Mr. Dingwall resigned as head of the Mint last month after a Conservative freedom of information request discovered he had racked up nearly $750,000 in expenses as head of the Crown Corporation last year. Questions were also raised about his prior role as a lobbyist.

"Everything was adhered to in terms of the policies of the Royal Canadian Mint," Mr. Dingwall said defending his position, adding all of his expenses were approved by the Mint's Board of Directors.

However, Mr. Dingwall also came under fire by the Opposition over a severance package that may be awarded to him after he resigned.

"When you quit your job, you don't get severance," said NDP MP Pat Martin. "Severance is for when you are wrongfully let go or have to be let go for unforeseen circumstances."

Several members of the committee tried to nail down whether Mr. Dingwall felt he was entitled to a severance package given his resignation, and whether he had discussed such a package with the Liberal government prior to his resignation.

Mr. Dingwall refused to be pinned down, but said he is owed some "entitlements" in his contract as head of the Mint, and he was in consultation with his lawyers as to whether that included severance.

"I am entitled to my entitlements, and if that includes severance, so be it and I will wait for legal counsel," he said."There was no deal with the prime minister."

Conservative MP Joe Preston brought up comments reported earlier in the day by Mr.

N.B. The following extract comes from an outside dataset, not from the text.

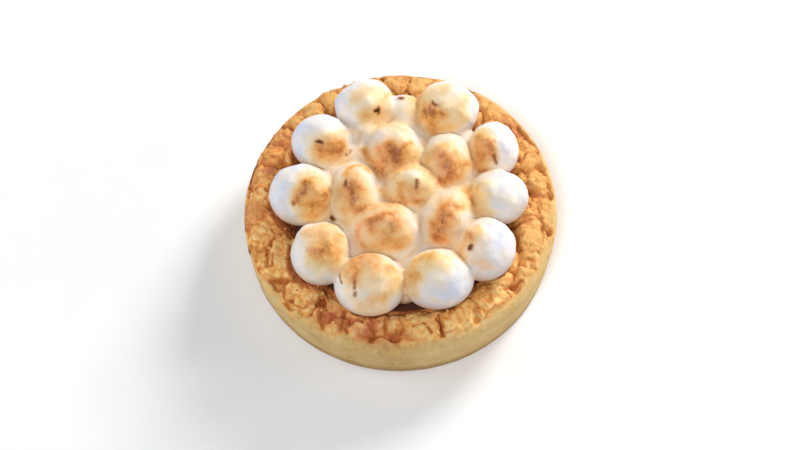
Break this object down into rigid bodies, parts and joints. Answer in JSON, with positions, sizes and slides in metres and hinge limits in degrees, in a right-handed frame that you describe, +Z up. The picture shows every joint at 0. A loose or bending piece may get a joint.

Dingwall that his expenses were not taken from the taxpayer, but rather from the Mint itself.

"Who is the shareholder of the mint, sir? The Canadian Taxpayer," Mr. Preston said.

Mr. Dingwall said he disagreed because the Mint, like three or four other Crown Corporations, are "commercial entities."

"These corporations do not get appropriations from the Government of Canada," he said. "We have to live on the income that we generate as a crown corporation."

He also argued that within eight months of his appointment he turned the Crown Corporation into a profitable enterprise, which it remained during his tenure.

"Expenses do have to be seen in the context of the Mint's turnaround, and those facts are all there for all to see," he said.

In 2004, Mr. Dingwall said the Mint's revenue increased by $70-million over the previous year, providing $1-million dividends to its shareholders, including the Canadian government.

Mr. Dingwall said his expenses were justified and were used to build new business relationships and expand into different markets.

Asked why he resigned if he felt his expenses were in order, Mr. Dingwall said it was because of the "firestorm" created by the Opposition.

"(As a CEO) you have a fiduciary obligation to your corporation," he said. "What was created was a firestorm, a firestorm that went across this country. People were outraged that I would spend $750,000 as personal expenses, which was false information, but the firestorm started."

He said he was faced with making a decision of whether to make it an issue for himself or the Mint.

"I resigned as president of the Royal Canadian Mint because I believed it was in the best interest of the Royal Canadian Mint for me to step down," he said.

Mr. Dingwall also refuted some of the specifics that had been reported.

Contrary to what had been reported, he said he did not lease a car.

"I paid for the car myself."

He also referred to an item on the expense list in which he billed $5,300 for a dinner.

"Chairman, the expense of $5,300 has been erroneously reported as one meal for myself and my staff. In fact, this expense was the cost for a two-day business seminar involving 28 people from the Royal Canadian Mint. This event provided valuable discussion and direction for our organization and, indeed, this cost should come under the responsibility of the office of the president."

Conservative MP Bill Pallister asked Mr. Dingwall whether he intended to sue the Canadian government if they refused to pay him severance.

"(The Liberal government) tells us that if you aren't paid severance, that you're going to go after the Canadian people," Mr. Pallister said. "I'm going to ask you, do you have plans to sue the Canadian people if you don't get your severance, sir?"

To which Mr. Dingwall replied: "I think you've now made it quite clear as to why one needs good legal advice."